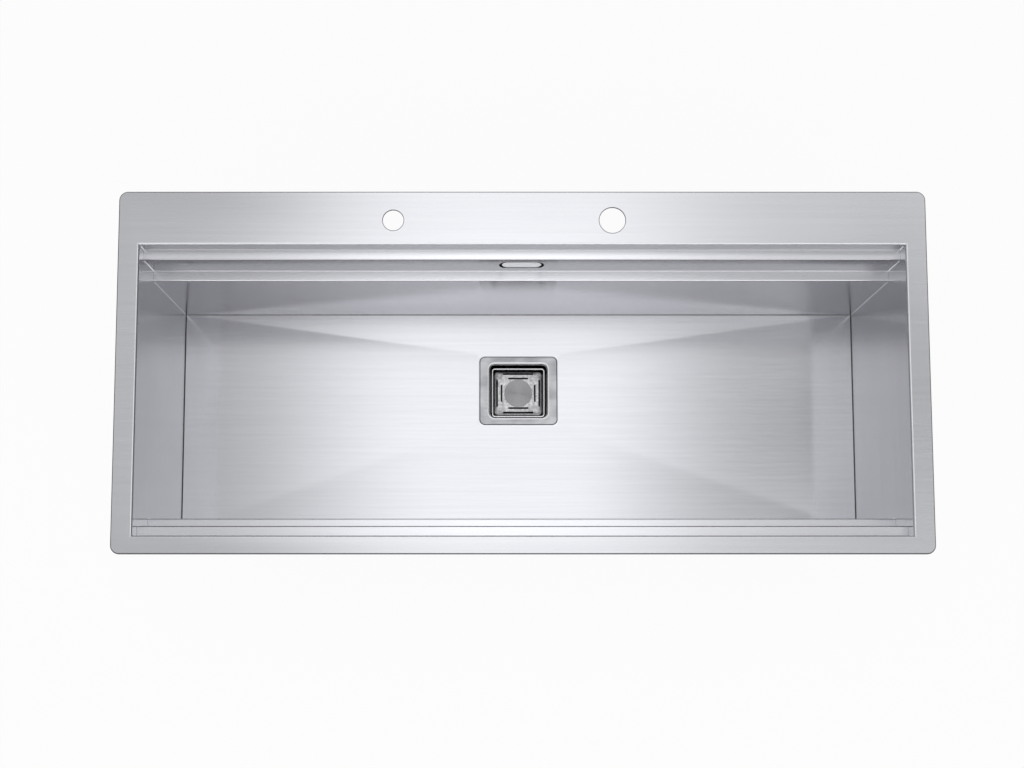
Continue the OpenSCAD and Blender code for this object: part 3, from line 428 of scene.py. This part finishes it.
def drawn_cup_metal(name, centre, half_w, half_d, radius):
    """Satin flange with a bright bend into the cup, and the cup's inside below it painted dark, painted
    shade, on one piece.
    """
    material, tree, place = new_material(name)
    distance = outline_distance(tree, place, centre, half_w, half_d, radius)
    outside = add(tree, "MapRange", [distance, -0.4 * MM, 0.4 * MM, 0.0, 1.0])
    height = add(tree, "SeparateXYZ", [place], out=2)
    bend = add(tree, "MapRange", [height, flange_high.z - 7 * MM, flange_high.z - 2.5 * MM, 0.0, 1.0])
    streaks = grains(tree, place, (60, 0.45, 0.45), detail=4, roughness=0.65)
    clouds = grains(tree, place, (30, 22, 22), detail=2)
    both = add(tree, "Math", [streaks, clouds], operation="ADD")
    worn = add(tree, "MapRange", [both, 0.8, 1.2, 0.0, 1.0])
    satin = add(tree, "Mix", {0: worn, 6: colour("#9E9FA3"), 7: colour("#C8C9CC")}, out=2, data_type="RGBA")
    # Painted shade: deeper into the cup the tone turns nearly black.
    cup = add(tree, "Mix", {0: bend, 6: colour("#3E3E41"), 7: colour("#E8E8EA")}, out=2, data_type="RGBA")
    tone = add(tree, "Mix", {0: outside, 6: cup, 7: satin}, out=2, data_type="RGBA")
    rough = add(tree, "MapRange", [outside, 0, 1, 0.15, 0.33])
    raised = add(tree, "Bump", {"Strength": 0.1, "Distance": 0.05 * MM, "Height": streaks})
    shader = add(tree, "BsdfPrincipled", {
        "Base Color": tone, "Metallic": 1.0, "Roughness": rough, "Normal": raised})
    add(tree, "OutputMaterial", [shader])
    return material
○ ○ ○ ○
Exercise brief:
Print out the whole listing exactly as it appears.

Exercise response:
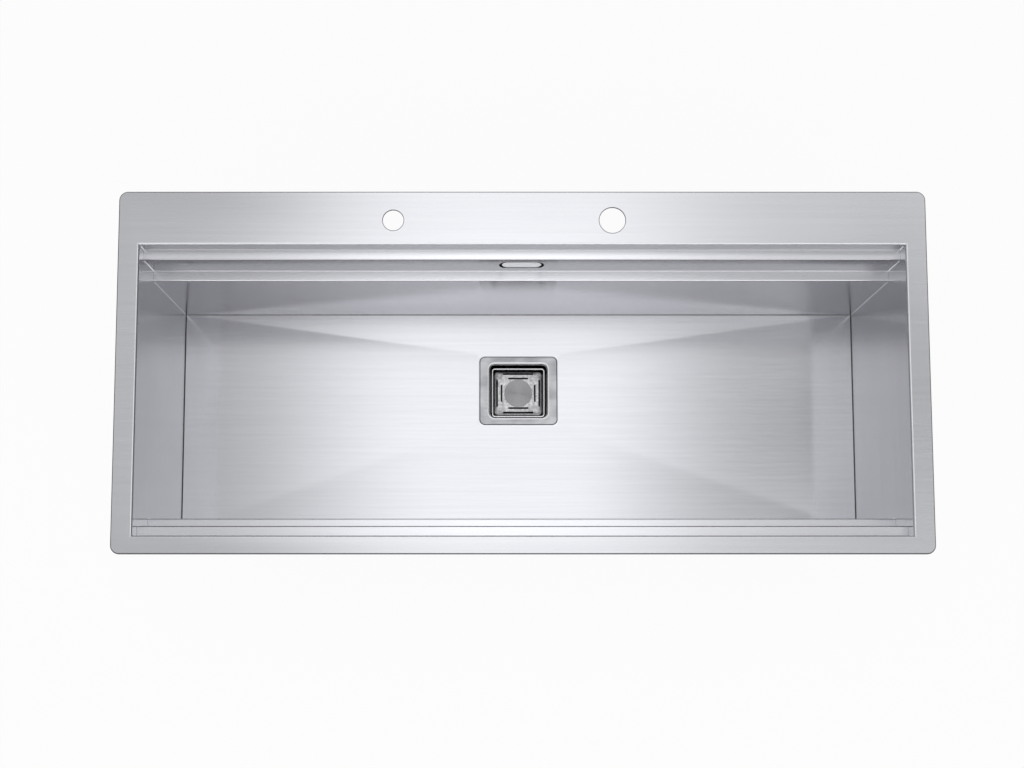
Continue the OpenSCAD and Blender code for this object: part 3, from line 428 of scene.py. This part finishes it.
def drawn_cup_metal(name, centre, half_w, half_d, radius):
    """Satin flange with a bright bend into the cup, and the cup's inside below it painted dark, painted
    shade, on one piece.
    """
    material, tree, place = new_material(name)
    distance = outline_distance(tree, place, centre, half_w, half_d, radius)
    outside = add(tree, "MapRange", [distance, -0.4 * MM, 0.4 * MM, 0.0, 1.0])
    height = add(tree, "SeparateXYZ", [place], out=2)
    bend = add(tree, "MapRange", [height, flange_high.z - 7 * MM, flange_high.z - 2.5 * MM, 0.0, 1.0])
    streaks = grains(tree, place, (60, 0.45, 0.45), detail=4, roughness=0.65)
    clouds = grains(tree, place, (30, 22, 22), detail=2)
    both = add(tree, "Math", [streaks, clouds], operation="ADD")
    worn = add(tree, "MapRange", [both, 0.8, 1.2, 0.0, 1.0])
    satin = add(tree, "Mix", {0: worn, 6: colour("#9E9FA3"), 7: colour("#C8C9CC")}, out=2, data_type="RGBA")
    # Painted shade: deeper into the cup the tone turns nearly black.
    cup = add(tree, "Mix", {0: bend, 6: colour("#3E3E41"), 7: colour("#E8E8EA")}, out=2, data_type="RGBA")
    tone = add(tree, "Mix", {0: outside, 6: cup, 7: satin}, out=2, data_type="RGBA")
    rough = add(tree, "MapRange", [outside, 0, 1, 0.15, 0.33])
    raised = add(tree, "Bump", {"Strength": 0.1, "Distance": 0.05 * MM, "Height": streaks})
    shader = add(tree, "BsdfPrincipled", {
        "Base Color": tone, "Metallic": 1.0, "Roughness": rough, "Normal": raised})
    add(tree, "OutputMaterial", [shader])
    return material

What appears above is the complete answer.